**Problem to work on:** Wherever the string "starts" appears in the listing, copy that line.

**Dataset excerpts:**
------------------------------------------------
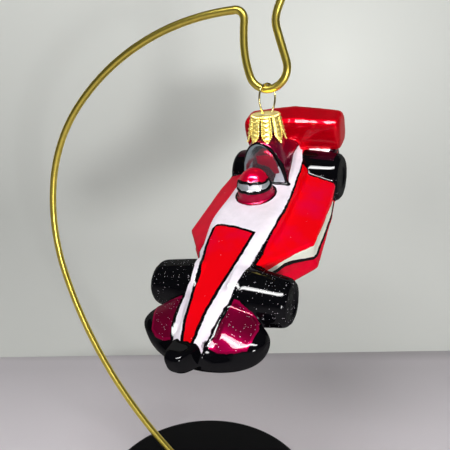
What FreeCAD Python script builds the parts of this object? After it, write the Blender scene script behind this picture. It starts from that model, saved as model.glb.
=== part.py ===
------------------------------------------------
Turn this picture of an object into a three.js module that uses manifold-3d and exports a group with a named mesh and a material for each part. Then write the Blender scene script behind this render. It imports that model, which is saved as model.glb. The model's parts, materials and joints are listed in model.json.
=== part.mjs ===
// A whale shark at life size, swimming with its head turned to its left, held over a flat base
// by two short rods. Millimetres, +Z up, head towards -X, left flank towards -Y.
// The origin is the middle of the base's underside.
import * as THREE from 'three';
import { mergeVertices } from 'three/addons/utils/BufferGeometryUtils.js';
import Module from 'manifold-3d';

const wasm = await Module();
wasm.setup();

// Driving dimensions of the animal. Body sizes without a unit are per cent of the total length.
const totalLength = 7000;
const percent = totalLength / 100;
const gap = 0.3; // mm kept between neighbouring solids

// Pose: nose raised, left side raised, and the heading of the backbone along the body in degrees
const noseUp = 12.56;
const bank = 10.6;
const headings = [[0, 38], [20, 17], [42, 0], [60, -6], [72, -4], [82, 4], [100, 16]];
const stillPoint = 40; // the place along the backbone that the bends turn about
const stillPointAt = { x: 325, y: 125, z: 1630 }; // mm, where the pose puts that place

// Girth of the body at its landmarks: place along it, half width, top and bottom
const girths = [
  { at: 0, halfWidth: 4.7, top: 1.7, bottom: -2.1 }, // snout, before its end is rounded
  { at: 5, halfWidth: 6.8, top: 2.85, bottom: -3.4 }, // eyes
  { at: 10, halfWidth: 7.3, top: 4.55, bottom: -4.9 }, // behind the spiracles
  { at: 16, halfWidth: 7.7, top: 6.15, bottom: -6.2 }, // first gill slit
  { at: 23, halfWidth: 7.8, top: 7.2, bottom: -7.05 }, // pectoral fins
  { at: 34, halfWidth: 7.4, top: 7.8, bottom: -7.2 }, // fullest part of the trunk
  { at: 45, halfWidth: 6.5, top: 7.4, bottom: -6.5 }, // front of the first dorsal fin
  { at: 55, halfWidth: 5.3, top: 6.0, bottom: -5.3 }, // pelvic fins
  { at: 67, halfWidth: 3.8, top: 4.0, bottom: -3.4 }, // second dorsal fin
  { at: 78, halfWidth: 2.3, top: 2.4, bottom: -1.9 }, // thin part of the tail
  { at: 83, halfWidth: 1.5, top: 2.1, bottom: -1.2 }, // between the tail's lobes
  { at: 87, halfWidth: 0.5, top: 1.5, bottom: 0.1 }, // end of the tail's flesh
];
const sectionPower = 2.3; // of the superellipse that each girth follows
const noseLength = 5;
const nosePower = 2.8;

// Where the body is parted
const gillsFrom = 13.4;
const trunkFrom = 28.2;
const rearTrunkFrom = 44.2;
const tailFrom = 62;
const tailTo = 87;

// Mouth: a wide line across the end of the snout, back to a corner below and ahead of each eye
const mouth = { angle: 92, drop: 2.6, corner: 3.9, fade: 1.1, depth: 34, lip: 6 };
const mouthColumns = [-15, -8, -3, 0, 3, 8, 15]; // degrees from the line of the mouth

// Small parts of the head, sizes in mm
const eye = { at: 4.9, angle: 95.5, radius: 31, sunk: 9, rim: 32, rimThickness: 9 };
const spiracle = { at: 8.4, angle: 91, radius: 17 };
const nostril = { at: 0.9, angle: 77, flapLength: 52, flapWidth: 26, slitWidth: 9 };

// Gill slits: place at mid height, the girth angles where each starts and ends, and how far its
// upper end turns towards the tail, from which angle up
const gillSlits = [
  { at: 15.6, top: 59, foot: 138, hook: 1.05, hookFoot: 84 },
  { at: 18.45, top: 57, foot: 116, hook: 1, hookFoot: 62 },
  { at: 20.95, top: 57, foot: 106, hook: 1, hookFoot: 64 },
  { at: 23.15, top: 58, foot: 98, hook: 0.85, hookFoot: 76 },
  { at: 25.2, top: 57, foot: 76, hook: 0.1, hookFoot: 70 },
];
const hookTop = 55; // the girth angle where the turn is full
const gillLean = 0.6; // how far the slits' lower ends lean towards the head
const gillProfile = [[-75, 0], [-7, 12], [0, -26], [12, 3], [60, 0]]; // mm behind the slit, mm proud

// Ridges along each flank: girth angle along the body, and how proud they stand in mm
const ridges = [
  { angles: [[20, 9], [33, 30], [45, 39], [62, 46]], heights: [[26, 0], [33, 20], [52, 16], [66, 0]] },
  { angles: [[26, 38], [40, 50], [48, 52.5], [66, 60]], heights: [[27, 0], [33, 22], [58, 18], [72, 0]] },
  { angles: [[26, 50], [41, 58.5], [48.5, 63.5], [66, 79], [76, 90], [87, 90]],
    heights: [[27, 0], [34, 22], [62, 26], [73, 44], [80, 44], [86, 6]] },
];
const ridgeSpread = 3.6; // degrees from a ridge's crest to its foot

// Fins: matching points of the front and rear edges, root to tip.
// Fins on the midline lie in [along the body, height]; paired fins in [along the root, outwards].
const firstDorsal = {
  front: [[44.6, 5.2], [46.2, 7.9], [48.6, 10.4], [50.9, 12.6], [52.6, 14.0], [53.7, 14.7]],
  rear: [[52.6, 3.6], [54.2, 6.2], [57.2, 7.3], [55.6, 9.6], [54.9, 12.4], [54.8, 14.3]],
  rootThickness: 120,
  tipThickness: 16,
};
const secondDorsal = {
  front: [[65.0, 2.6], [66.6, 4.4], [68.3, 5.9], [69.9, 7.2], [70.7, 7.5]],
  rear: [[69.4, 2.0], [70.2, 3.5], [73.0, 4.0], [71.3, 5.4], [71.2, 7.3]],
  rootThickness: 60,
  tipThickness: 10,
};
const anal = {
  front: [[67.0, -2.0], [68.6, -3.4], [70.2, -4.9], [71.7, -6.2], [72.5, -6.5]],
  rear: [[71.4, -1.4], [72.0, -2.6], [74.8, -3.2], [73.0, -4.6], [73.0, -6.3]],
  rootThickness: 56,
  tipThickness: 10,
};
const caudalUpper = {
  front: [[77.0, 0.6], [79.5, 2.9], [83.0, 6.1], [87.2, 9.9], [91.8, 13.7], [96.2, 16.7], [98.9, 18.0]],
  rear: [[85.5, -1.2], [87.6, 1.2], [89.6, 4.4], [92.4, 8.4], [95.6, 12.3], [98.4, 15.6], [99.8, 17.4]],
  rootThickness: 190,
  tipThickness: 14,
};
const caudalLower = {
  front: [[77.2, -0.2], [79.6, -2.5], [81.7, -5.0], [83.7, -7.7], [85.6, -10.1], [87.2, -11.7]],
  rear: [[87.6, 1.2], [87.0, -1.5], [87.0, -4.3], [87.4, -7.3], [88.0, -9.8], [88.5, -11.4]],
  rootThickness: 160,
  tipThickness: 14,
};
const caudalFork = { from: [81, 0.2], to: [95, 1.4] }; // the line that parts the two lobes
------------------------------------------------
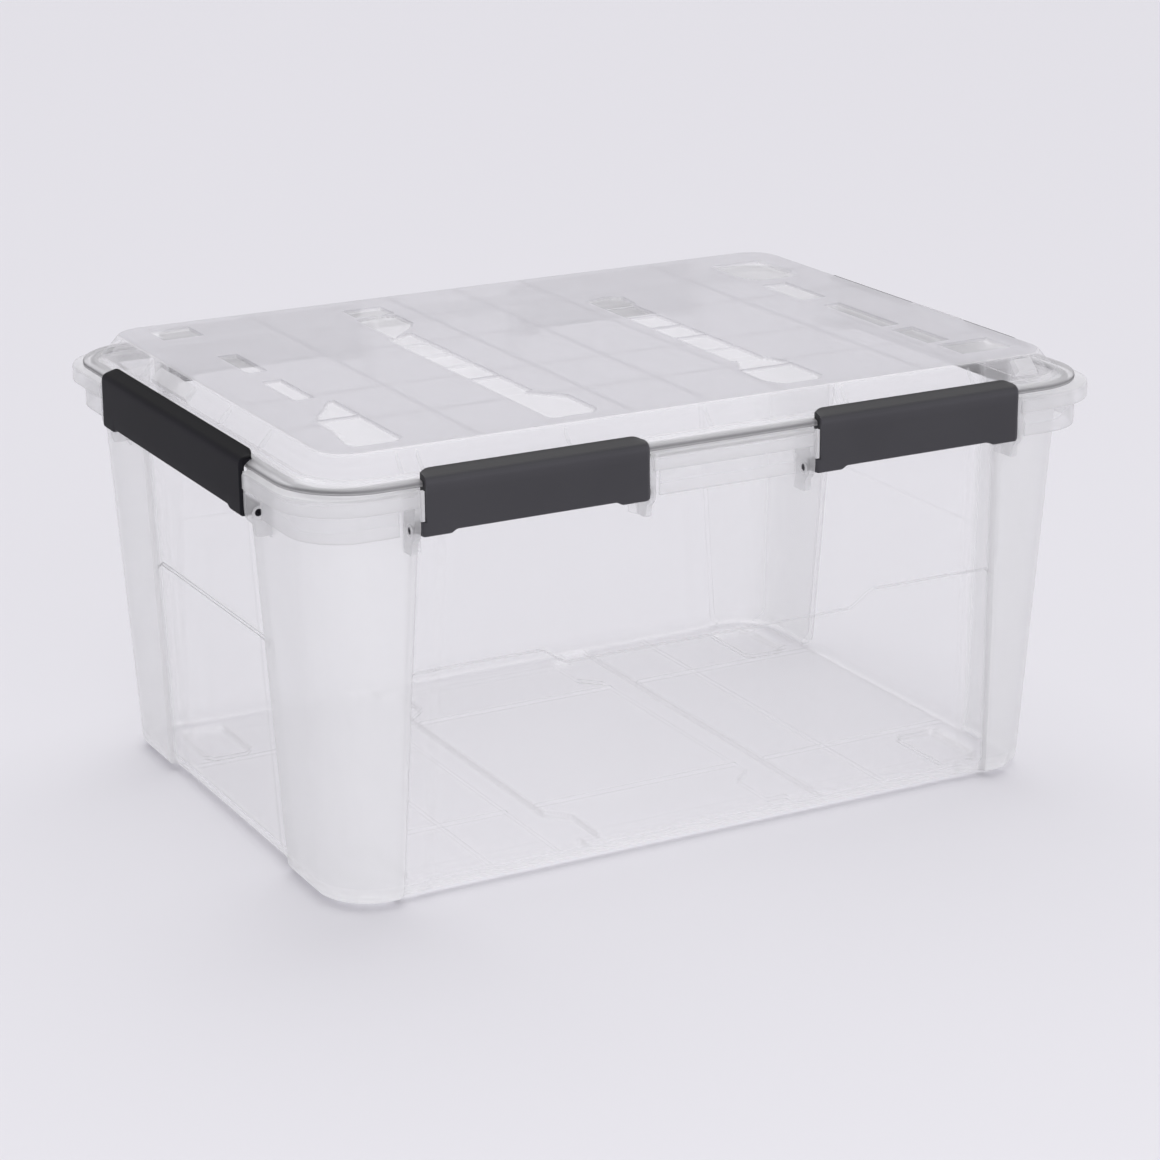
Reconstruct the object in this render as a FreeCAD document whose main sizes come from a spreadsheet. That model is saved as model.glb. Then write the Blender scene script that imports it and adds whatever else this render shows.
------------------------------------------------
**Response to this task:**
What FreeCAD Python script builds the parts of this object? After it, write the Blender scene script behind this picture. It starts from that model, saved as model.glb.
// Gill slits: place at mid height, the girth angles where each starts and ends, and how far its